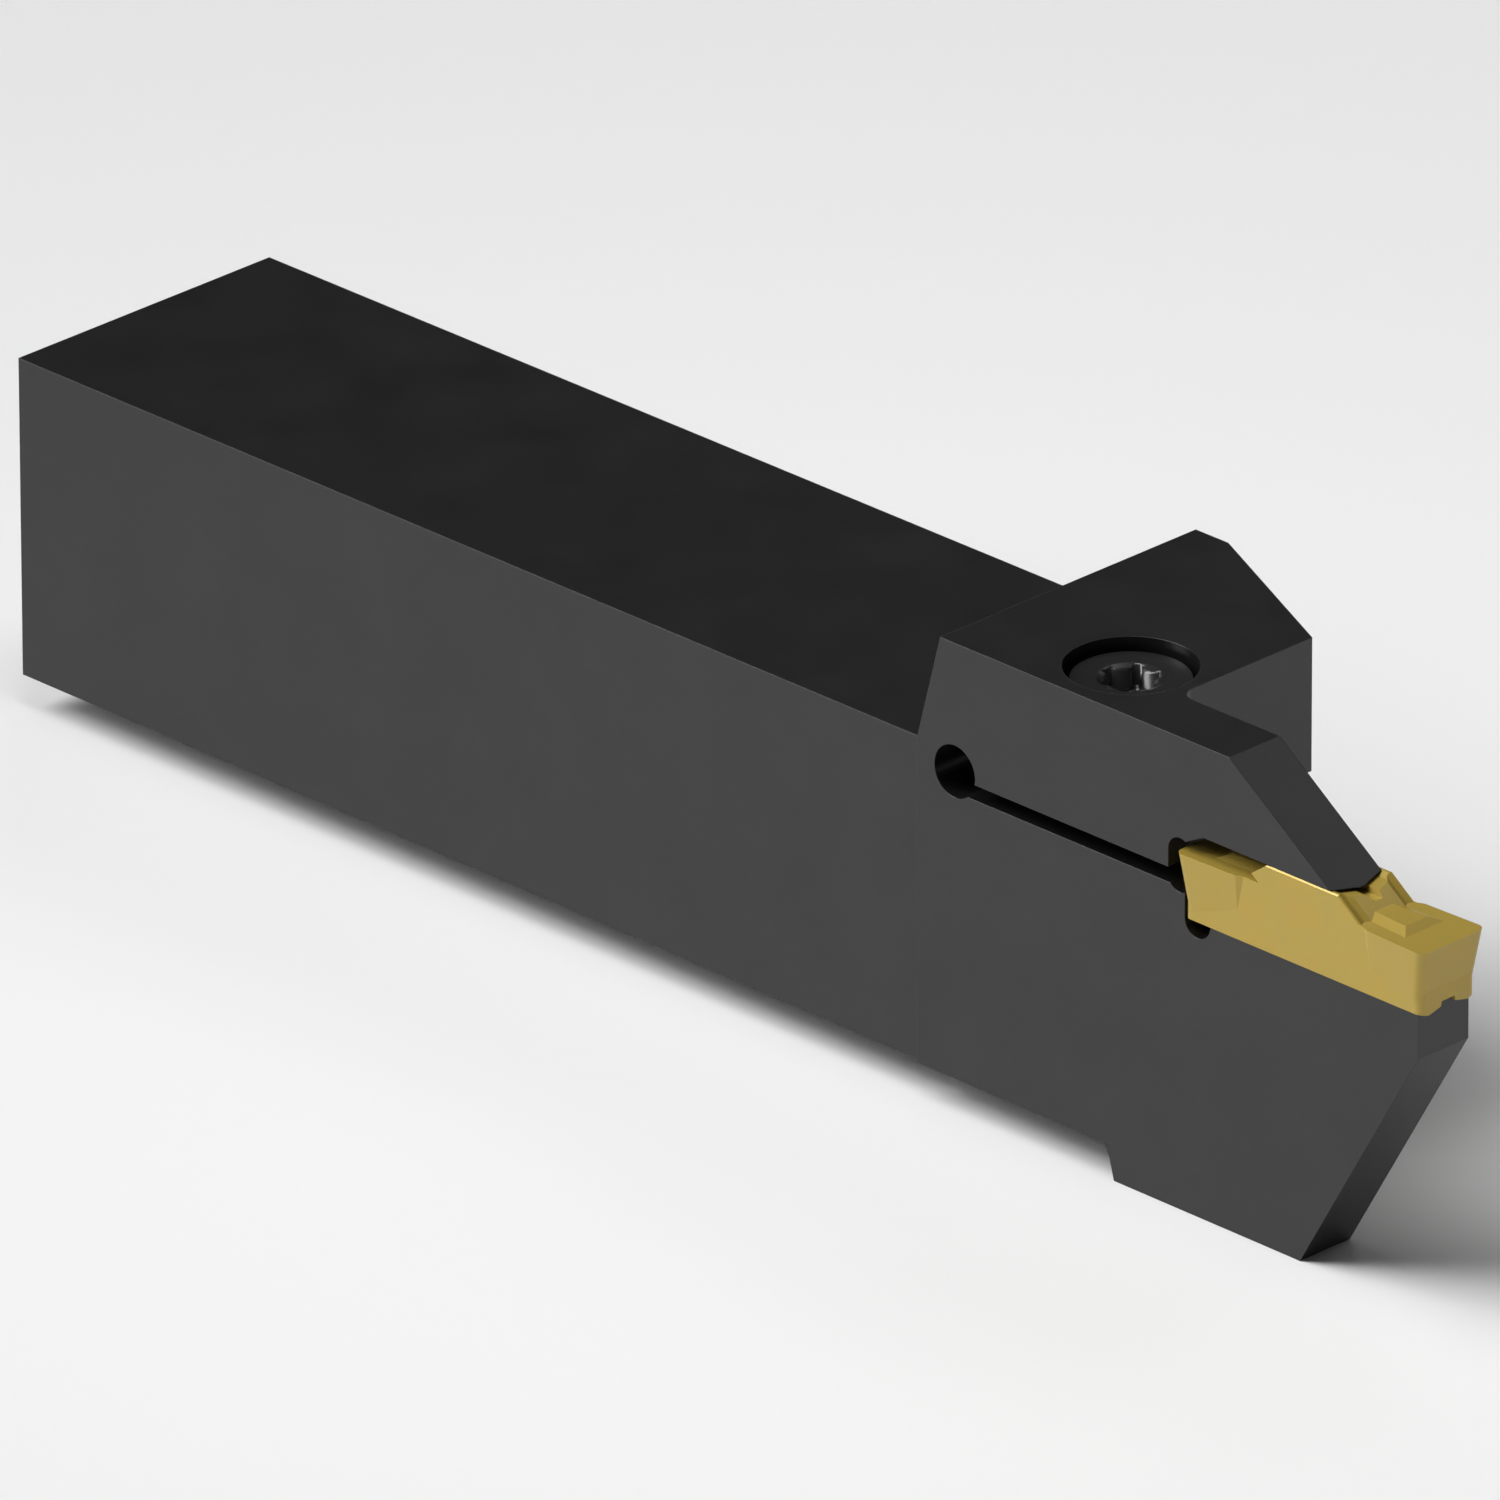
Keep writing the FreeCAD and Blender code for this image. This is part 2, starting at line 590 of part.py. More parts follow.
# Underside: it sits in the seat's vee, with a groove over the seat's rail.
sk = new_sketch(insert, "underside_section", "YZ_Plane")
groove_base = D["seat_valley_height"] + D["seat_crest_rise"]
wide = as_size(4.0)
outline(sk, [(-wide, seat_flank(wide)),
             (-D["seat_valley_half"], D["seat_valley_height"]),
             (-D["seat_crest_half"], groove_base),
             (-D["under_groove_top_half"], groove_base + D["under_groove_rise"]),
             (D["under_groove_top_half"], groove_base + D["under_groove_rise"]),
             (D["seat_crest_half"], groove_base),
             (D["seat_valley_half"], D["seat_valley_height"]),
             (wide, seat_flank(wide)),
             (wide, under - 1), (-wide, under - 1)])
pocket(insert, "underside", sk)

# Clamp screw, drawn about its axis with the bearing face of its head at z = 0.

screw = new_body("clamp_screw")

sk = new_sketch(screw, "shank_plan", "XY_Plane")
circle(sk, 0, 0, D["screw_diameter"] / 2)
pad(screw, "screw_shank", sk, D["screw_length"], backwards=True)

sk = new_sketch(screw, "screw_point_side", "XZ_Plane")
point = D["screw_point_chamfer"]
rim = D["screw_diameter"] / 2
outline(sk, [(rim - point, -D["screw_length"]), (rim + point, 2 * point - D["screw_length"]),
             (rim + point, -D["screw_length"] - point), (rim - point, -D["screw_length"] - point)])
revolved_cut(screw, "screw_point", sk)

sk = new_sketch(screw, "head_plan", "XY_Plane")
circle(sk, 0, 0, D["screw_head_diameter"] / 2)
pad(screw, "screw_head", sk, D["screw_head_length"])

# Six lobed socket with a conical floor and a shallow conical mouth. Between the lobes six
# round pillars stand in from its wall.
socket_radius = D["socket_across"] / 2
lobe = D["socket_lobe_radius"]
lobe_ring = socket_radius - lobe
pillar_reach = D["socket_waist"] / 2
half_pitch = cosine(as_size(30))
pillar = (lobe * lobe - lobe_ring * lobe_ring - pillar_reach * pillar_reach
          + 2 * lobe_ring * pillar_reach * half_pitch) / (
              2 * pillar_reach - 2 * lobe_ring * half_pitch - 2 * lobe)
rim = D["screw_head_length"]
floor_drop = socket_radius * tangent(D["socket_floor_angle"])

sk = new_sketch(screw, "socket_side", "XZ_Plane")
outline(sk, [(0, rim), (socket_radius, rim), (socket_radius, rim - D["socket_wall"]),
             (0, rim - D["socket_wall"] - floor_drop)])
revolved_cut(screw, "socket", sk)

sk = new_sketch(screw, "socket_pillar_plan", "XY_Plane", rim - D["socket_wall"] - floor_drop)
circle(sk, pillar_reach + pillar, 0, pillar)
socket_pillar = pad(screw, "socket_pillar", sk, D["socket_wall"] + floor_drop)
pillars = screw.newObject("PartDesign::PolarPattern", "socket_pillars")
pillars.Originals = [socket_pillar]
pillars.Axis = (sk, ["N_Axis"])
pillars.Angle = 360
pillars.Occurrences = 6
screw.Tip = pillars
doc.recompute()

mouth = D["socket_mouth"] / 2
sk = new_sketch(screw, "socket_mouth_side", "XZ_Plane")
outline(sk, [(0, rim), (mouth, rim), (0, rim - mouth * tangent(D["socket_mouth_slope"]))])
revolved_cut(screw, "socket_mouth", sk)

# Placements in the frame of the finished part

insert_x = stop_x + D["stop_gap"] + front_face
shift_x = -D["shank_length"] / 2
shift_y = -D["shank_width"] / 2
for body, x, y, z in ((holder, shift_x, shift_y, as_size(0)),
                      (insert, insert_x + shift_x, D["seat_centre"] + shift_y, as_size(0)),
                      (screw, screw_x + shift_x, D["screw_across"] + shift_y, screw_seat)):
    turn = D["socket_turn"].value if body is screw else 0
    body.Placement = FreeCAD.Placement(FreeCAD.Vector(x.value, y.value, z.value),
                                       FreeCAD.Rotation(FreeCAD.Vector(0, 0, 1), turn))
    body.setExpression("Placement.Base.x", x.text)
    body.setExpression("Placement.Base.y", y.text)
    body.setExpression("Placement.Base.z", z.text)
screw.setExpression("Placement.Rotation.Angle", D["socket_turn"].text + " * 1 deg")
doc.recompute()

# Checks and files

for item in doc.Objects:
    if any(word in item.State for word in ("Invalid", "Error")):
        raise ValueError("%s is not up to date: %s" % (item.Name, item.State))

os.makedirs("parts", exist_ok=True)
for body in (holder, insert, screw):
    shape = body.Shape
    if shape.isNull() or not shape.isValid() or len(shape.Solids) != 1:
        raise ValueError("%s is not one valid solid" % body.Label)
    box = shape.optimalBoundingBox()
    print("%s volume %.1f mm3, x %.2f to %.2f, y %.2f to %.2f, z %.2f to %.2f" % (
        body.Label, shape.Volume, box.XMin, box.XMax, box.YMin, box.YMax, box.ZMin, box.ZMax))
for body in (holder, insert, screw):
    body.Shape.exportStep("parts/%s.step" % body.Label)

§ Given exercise
Write down every line of the data exactly as it appears above.

§ Correct output
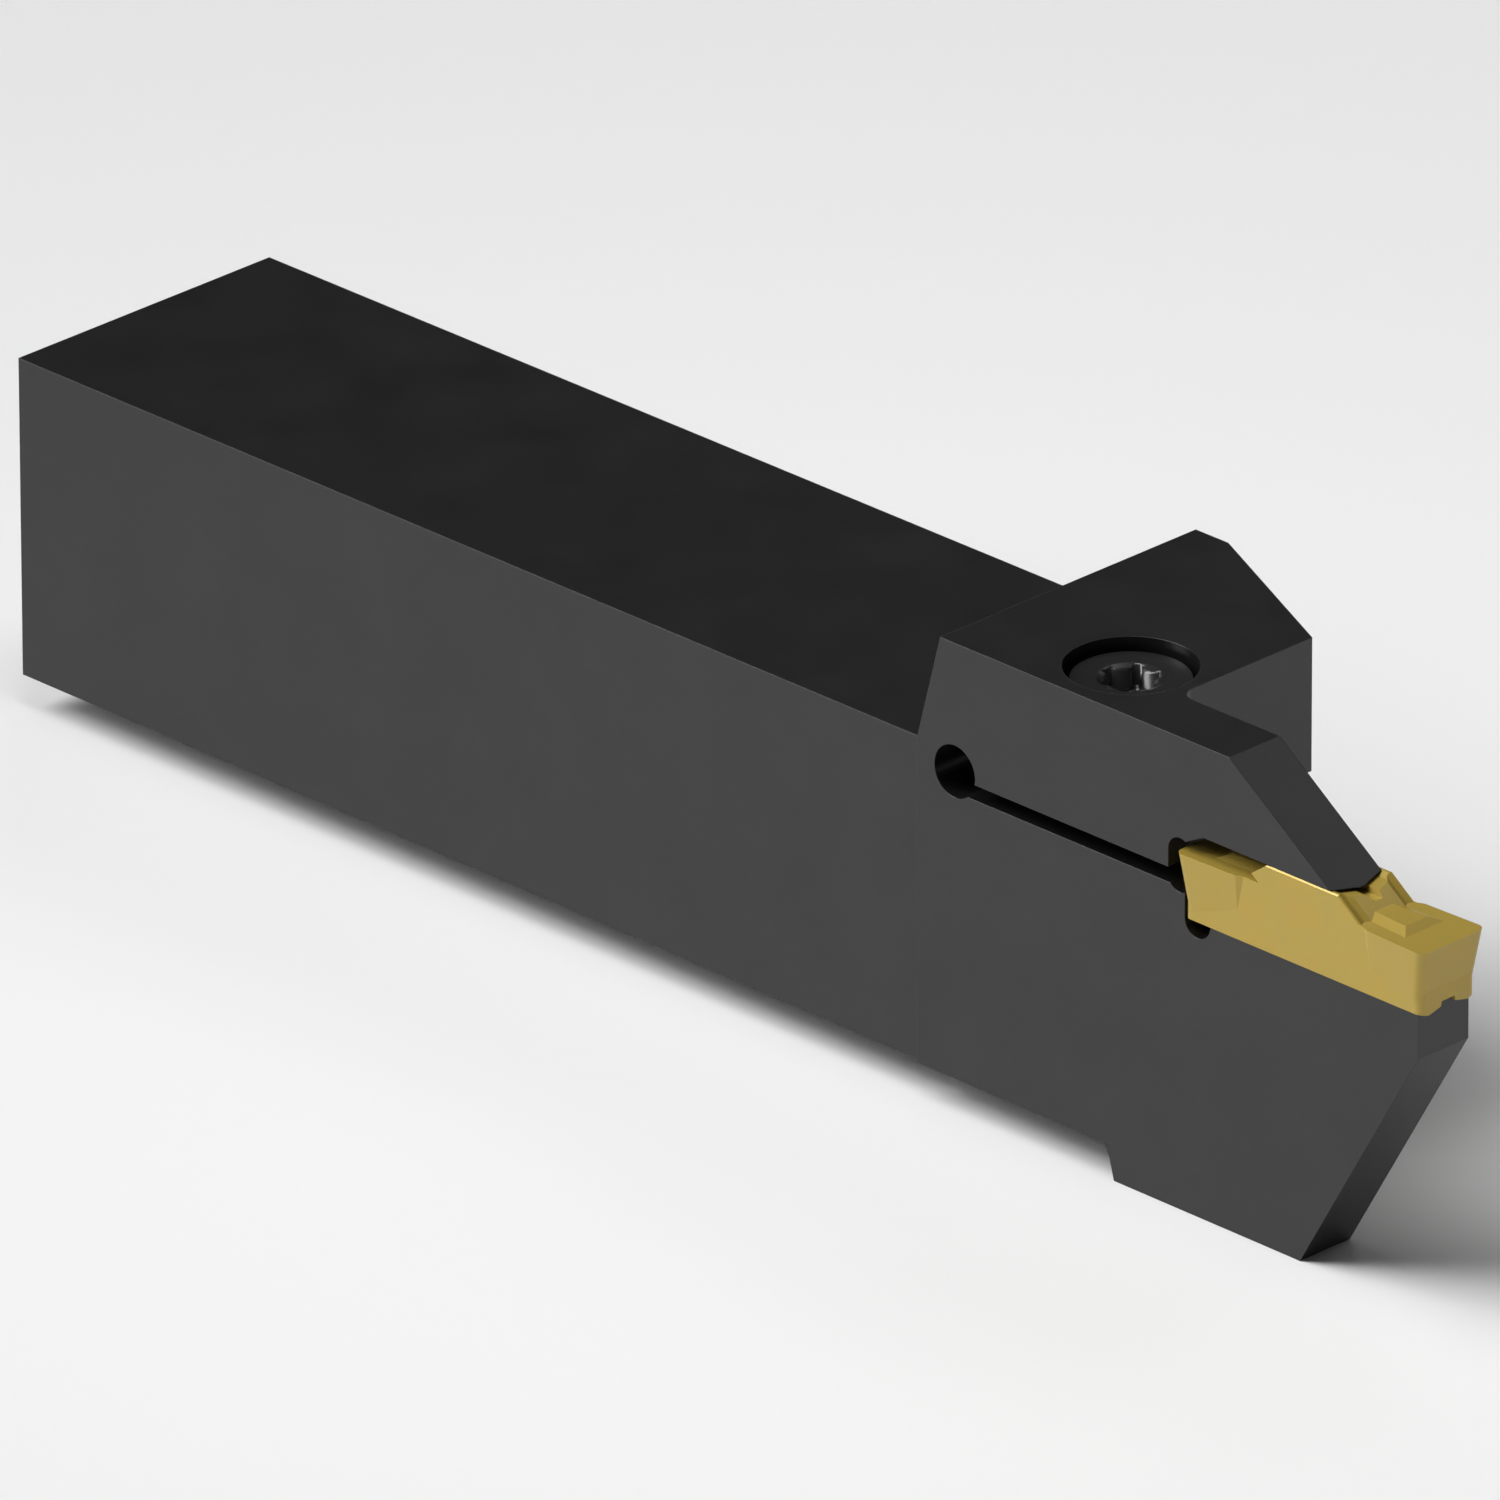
Keep writing the FreeCAD and Blender code for this image. This is part 2, starting at line 590 of part.py. More parts follow.
# Underside: it sits in the seat's vee, with a groove over the seat's rail.
sk = new_sketch(insert, "underside_section", "YZ_Plane")
groove_base = D["seat_valley_height"] + D["seat_crest_rise"]
wide = as_size(4.0)
outline(sk, [(-wide, seat_flank(wide)),
             (-D["seat_valley_half"], D["seat_valley_height"]),
             (-D["seat_crest_half"], groove_base),
             (-D["under_groove_top_half"], groove_base + D["under_groove_rise"]),
             (D["under_groove_top_half"], groove_base + D["under_groove_rise"]),
             (D["seat_crest_half"], groove_base),
             (D["seat_valley_half"], D["seat_valley_height"]),
             (wide, seat_flank(wide)),
             (wide, under - 1), (-wide, under - 1)])
pocket(insert, "underside", sk)

# Clamp screw, drawn about its axis with the bearing face of its head at z = 0.

screw = new_body("clamp_screw")

sk = new_sketch(screw, "shank_plan", "XY_Plane")
circle(sk, 0, 0, D["screw_diameter"] / 2)
pad(screw, "screw_shank", sk, D["screw_length"], backwards=True)

sk = new_sketch(screw, "screw_point_side", "XZ_Plane")
point = D["screw_point_chamfer"]
rim = D["screw_diameter"] / 2
outline(sk, [(rim - point, -D["screw_length"]), (rim + point, 2 * point - D["screw_length"]),
             (rim + point, -D["screw_length"] - point), (rim - point, -D["screw_length"] - point)])
revolved_cut(screw, "screw_point", sk)

sk = new_sketch(screw, "head_plan", "XY_Plane")
circle(sk, 0, 0, D["screw_head_diameter"] / 2)
pad(screw, "screw_head", sk, D["screw_head_length"])

# Six lobed socket with a conical floor and a shallow conical mouth. Between the lobes six
# round pillars stand in from its wall.
socket_radius = D["socket_across"] / 2
lobe = D["socket_lobe_radius"]
lobe_ring = socket_radius - lobe
pillar_reach = D["socket_waist"] / 2
half_pitch = cosine(as_size(30))
pillar = (lobe * lobe - lobe_ring * lobe_ring - pillar_reach * pillar_reach
          + 2 * lobe_ring * pillar_reach * half_pitch) / (
              2 * pillar_reach - 2 * lobe_ring * half_pitch - 2 * lobe)
rim = D["screw_head_length"]
floor_drop = socket_radius * tangent(D["socket_floor_angle"])

sk = new_sketch(screw, "socket_side", "XZ_Plane")
outline(sk, [(0, rim), (socket_radius, rim), (socket_radius, rim - D["socket_wall"]),
             (0, rim - D["socket_wall"] - floor_drop)])
revolved_cut(screw, "socket", sk)

sk = new_sketch(screw, "socket_pillar_plan", "XY_Plane", rim - D["socket_wall"] - floor_drop)
circle(sk, pillar_reach + pillar, 0, pillar)
socket_pillar = pad(screw, "socket_pillar", sk, D["socket_wall"] + floor_drop)
pillars = screw.newObject("PartDesign::PolarPattern", "socket_pillars")
pillars.Originals = [socket_pillar]
pillars.Axis = (sk, ["N_Axis"])
pillars.Angle = 360
pillars.Occurrences = 6
screw.Tip = pillars
doc.recompute()

mouth = D["socket_mouth"] / 2
sk = new_sketch(screw, "socket_mouth_side", "XZ_Plane")
outline(sk, [(0, rim), (mouth, rim), (0, rim - mouth * tangent(D["socket_mouth_slope"]))])
revolved_cut(screw, "socket_mouth", sk)

# Placements in the frame of the finished part

insert_x = stop_x + D["stop_gap"] + front_face
shift_x = -D["shank_length"] / 2
shift_y = -D["shank_width"] / 2
for body, x, y, z in ((holder, shift_x, shift_y, as_size(0)),
                      (insert, insert_x + shift_x, D["seat_centre"] + shift_y, as_size(0)),
                      (screw, screw_x + shift_x, D["screw_across"] + shift_y, screw_seat)):
    turn = D["socket_turn"].value if body is screw else 0
    body.Placement = FreeCAD.Placement(FreeCAD.Vector(x.value, y.value, z.value),
                                       FreeCAD.Rotation(FreeCAD.Vector(0, 0, 1), turn))
    body.setExpression("Placement.Base.x", x.text)
    body.setExpression("Placement.Base.y", y.text)
    body.setExpression("Placement.Base.z", z.text)
screw.setExpression("Placement.Rotation.Angle", D["socket_turn"].text + " * 1 deg")
doc.recompute()

# Checks and files

for item in doc.Objects:
    if any(word in item.State for word in ("Invalid", "Error")):
        raise ValueError("%s is not up to date: %s" % (item.Name, item.State))

os.makedirs("parts", exist_ok=True)
for body in (holder, insert, screw):
    shape = body.Shape
    if shape.isNull() or not shape.isValid() or len(shape.Solids) != 1:
        raise ValueError("%s is not one valid solid" % body.Label)
    box = shape.optimalBoundingBox()
    print("%s volume %.1f mm3, x %.2f to %.2f, y %.2f to %.2f, z %.2f to %.2f" % (
        body.Label, shape.Volume, box.XMin, box.XMax, box.YMin, box.YMax, box.ZMin, box.ZMax))
for body in (holder, insert, screw):
    body.Shape.exportStep("parts/%s.step" % body.Label)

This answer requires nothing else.